> _EXERCISE DESCRIPTION_: Exactly repeat the lines starting at the one that holds "buildHandle();" and ending at the one that holds "if empty is". Both end lines count; leave out everything else.

> _COLLECTED DATA_:
———

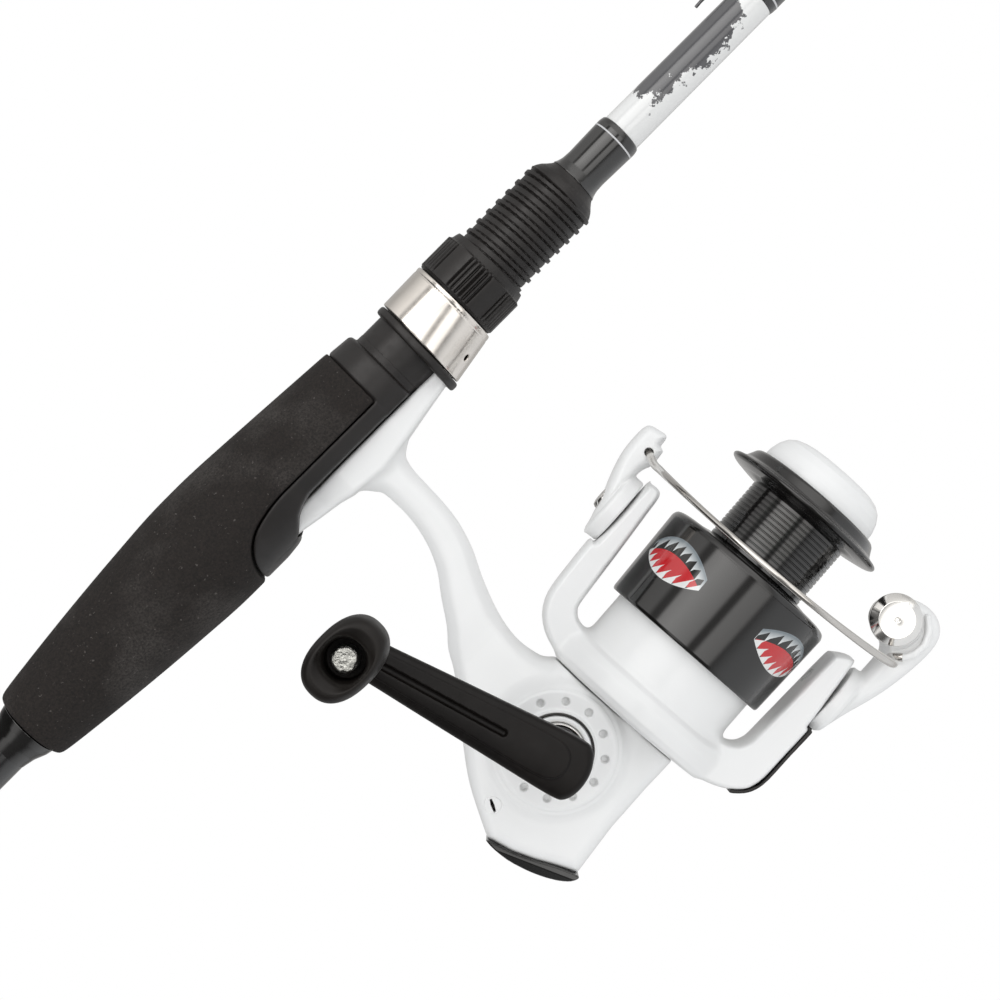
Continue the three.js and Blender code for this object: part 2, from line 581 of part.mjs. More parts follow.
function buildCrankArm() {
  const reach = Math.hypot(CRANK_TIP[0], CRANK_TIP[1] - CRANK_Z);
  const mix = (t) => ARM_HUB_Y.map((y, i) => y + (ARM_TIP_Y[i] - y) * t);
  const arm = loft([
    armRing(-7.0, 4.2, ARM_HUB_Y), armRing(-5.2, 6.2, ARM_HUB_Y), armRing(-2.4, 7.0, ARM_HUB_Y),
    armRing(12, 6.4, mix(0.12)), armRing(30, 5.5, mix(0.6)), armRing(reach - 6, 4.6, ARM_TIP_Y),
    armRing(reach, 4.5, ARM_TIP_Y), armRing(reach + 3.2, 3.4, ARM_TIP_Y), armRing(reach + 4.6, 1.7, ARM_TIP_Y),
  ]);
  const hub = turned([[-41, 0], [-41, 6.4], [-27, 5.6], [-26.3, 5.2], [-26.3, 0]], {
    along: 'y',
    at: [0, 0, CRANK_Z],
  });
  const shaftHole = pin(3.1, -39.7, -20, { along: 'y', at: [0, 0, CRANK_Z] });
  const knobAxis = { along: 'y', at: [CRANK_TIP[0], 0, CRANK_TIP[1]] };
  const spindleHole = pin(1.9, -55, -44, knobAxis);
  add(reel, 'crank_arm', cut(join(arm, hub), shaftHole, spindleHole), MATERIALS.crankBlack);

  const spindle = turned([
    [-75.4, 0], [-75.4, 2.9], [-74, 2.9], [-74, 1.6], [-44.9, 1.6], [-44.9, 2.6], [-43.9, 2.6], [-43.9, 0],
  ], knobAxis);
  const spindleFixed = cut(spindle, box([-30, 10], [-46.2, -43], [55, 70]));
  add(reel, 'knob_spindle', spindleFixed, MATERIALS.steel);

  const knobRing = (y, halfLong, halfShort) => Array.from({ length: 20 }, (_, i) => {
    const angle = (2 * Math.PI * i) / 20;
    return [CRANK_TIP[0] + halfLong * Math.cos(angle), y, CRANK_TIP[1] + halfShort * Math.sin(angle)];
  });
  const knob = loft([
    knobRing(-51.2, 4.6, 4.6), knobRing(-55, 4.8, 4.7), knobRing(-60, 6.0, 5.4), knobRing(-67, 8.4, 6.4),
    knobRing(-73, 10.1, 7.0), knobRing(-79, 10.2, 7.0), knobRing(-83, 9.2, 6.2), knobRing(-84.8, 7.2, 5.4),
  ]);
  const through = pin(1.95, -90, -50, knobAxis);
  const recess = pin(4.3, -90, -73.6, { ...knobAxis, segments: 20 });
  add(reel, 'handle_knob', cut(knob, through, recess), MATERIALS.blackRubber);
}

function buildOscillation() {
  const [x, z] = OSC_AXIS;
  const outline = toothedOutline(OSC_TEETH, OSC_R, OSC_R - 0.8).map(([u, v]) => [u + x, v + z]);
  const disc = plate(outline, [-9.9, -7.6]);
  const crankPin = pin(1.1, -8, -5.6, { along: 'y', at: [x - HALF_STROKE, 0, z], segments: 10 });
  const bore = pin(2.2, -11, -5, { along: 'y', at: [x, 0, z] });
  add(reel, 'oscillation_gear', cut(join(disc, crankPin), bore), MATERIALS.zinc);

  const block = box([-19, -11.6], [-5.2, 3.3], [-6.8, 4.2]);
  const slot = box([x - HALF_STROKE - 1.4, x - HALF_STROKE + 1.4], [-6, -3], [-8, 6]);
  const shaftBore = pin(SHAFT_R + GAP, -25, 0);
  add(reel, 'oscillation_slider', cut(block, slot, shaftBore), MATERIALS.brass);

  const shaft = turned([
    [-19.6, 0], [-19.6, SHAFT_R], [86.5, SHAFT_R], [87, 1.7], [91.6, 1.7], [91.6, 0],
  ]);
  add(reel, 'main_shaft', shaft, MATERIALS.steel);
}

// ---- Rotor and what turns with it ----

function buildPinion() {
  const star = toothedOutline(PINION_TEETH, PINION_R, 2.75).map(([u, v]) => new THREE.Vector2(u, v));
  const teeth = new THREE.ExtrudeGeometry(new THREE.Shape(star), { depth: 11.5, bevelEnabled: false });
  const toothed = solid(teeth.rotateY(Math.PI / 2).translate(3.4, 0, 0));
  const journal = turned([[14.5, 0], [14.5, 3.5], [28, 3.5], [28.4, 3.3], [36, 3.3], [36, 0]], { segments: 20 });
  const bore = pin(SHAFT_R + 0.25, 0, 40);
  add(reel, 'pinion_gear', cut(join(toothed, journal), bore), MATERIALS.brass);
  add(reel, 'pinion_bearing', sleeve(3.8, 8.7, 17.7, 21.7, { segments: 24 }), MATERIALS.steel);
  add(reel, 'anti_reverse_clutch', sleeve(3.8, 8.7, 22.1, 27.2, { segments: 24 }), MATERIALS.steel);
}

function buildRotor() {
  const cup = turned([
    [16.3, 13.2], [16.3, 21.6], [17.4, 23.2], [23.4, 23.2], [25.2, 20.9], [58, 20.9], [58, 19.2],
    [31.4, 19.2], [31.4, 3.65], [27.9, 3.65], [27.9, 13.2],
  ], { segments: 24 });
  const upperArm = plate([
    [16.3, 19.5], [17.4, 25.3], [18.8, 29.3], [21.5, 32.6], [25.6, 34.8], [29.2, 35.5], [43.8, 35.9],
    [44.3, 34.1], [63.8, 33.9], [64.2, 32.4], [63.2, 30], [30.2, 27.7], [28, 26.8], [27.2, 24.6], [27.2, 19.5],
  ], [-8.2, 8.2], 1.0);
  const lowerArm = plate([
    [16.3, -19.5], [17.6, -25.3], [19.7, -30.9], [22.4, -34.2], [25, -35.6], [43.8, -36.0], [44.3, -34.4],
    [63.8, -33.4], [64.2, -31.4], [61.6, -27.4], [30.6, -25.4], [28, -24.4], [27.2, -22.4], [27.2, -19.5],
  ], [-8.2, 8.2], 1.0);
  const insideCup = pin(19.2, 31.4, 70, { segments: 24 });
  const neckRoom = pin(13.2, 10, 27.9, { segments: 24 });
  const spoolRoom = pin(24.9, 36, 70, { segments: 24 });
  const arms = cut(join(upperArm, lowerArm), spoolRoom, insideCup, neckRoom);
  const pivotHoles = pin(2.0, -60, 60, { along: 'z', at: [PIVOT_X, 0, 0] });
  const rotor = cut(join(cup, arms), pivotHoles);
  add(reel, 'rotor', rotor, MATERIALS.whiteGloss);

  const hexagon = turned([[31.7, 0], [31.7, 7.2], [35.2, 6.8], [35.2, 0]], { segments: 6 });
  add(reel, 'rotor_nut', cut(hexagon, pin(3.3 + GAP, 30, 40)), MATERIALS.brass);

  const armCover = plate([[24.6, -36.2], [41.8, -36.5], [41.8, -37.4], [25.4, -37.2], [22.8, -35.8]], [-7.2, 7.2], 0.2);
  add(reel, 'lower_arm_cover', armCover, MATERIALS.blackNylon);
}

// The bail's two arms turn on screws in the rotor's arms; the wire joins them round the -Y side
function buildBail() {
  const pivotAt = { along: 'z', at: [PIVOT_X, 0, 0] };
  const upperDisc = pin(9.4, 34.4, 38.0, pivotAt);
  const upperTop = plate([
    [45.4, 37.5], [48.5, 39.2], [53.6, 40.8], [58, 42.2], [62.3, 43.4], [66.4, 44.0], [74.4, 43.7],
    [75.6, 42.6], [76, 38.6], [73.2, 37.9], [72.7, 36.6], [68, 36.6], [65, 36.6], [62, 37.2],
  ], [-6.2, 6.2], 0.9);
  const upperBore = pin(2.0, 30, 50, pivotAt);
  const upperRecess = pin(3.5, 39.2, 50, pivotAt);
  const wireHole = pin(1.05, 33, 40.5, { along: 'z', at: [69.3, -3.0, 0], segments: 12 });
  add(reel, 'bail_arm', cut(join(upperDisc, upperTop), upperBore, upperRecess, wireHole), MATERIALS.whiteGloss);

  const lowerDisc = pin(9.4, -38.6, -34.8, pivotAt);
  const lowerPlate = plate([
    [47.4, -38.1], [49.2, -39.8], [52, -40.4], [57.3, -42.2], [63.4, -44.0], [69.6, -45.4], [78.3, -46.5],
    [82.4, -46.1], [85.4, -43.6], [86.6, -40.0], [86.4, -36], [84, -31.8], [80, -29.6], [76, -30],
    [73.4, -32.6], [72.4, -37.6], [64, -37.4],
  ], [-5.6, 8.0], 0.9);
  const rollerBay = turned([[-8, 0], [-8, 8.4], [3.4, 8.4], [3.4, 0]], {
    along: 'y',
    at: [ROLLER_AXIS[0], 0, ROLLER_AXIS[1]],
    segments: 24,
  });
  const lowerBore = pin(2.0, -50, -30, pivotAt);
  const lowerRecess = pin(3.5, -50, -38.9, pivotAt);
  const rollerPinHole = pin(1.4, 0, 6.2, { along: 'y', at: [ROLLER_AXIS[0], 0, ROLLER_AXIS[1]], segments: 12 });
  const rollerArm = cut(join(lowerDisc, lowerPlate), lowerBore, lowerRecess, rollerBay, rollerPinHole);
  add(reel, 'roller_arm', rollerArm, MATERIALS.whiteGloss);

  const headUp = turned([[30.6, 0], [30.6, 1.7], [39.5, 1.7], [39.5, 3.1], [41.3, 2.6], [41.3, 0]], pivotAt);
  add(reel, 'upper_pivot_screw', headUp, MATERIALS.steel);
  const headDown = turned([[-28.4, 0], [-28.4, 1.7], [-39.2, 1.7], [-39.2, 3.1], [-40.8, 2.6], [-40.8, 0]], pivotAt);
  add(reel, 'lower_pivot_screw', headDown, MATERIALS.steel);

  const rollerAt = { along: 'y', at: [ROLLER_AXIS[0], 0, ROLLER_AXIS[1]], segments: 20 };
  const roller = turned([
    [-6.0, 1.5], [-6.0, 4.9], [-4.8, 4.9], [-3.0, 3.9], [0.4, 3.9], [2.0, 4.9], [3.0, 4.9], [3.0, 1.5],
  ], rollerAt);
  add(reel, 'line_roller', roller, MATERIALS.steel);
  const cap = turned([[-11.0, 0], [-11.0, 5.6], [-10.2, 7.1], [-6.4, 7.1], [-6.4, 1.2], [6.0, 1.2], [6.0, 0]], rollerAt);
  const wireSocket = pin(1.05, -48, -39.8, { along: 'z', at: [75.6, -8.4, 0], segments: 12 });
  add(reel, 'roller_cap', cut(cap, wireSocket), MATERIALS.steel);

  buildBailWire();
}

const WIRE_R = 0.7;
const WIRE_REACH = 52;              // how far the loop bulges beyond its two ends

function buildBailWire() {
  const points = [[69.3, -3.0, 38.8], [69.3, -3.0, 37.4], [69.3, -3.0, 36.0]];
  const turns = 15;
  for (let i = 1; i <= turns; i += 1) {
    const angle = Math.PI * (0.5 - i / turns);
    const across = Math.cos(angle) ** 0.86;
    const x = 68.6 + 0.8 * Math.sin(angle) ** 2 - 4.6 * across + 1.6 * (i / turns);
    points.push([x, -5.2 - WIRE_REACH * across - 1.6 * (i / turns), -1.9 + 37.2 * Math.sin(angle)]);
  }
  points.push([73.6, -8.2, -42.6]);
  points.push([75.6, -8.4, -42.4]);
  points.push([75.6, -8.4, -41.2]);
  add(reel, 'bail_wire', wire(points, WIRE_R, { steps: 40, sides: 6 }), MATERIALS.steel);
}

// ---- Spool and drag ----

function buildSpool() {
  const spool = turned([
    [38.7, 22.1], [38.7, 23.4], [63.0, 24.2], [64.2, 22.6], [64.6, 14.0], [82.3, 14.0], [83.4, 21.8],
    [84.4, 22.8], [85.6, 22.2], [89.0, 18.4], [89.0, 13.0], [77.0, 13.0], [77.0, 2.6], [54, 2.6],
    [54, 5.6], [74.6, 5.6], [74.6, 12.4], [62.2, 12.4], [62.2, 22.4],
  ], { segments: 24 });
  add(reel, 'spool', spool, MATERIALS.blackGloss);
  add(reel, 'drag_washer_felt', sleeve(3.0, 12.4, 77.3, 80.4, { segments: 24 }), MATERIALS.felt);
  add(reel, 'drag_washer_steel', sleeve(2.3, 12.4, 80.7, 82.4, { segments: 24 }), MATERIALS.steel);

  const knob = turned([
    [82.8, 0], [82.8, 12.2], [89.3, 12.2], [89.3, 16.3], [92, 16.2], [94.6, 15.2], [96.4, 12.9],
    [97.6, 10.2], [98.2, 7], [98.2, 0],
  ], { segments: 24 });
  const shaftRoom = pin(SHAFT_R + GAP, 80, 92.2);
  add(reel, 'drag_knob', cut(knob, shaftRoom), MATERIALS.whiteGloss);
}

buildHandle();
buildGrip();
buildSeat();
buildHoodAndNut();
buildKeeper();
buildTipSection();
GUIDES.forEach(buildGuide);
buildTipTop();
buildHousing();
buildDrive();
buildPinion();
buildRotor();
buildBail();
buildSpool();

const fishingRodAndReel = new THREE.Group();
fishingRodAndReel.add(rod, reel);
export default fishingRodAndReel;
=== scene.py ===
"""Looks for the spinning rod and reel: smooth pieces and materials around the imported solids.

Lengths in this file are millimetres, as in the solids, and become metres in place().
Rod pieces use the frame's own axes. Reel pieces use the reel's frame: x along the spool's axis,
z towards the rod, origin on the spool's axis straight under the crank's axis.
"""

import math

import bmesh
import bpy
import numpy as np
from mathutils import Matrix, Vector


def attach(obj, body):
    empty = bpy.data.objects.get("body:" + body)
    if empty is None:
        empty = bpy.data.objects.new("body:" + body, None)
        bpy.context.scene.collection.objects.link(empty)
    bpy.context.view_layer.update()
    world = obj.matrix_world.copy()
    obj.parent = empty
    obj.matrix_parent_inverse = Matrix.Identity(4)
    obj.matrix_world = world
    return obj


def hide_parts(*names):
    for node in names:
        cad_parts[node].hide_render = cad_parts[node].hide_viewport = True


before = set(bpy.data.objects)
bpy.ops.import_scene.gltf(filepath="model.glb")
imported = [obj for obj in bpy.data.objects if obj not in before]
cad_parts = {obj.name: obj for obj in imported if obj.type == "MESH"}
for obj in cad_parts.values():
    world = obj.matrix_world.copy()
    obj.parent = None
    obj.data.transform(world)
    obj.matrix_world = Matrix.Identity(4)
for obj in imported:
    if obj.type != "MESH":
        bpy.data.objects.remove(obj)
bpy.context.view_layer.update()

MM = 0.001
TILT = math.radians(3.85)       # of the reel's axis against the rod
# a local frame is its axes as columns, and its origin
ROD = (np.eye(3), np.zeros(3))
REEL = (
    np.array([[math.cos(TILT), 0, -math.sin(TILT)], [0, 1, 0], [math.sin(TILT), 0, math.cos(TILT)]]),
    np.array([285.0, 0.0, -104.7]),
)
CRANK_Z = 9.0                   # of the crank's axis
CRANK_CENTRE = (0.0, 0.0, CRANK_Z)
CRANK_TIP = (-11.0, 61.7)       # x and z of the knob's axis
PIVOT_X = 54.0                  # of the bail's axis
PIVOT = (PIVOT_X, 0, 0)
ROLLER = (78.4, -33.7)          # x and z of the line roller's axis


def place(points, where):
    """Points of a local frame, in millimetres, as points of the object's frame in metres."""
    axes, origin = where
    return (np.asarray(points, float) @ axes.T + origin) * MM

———

> _SOLUTION FOR THIS PROBLEM_:
buildHandle();
buildGrip();
buildSeat();
buildHoodAndNut();
buildKeeper();
buildTipSection();
GUIDES.forEach(buildGuide);
buildTipTop();
buildHousing();
buildDrive();
buildPinion();
buildRotor();
buildBail();
buildSpool();

const fishingRodAndReel = new THREE.Group();
fishingRodAndReel.add(rod, reel);
export default fishingRodAndReel;
=== scene.py ===
"""Looks for the spinning rod and reel: smooth pieces and materials around the imported solids.

Lengths in this file are millimetres, as in the solids, and become metres in place().
Rod pieces use the frame's own axes. Reel pieces use the reel's frame: x along the spool's axis,
z towards the rod, origin on the spool's axis straight under the crank's axis.
"""

import math

import bmesh
import bpy
import numpy as np
from mathutils import Matrix, Vector


def attach(obj, body):
    empty = bpy.data.objects.get("body:" + body)
    if empty is None:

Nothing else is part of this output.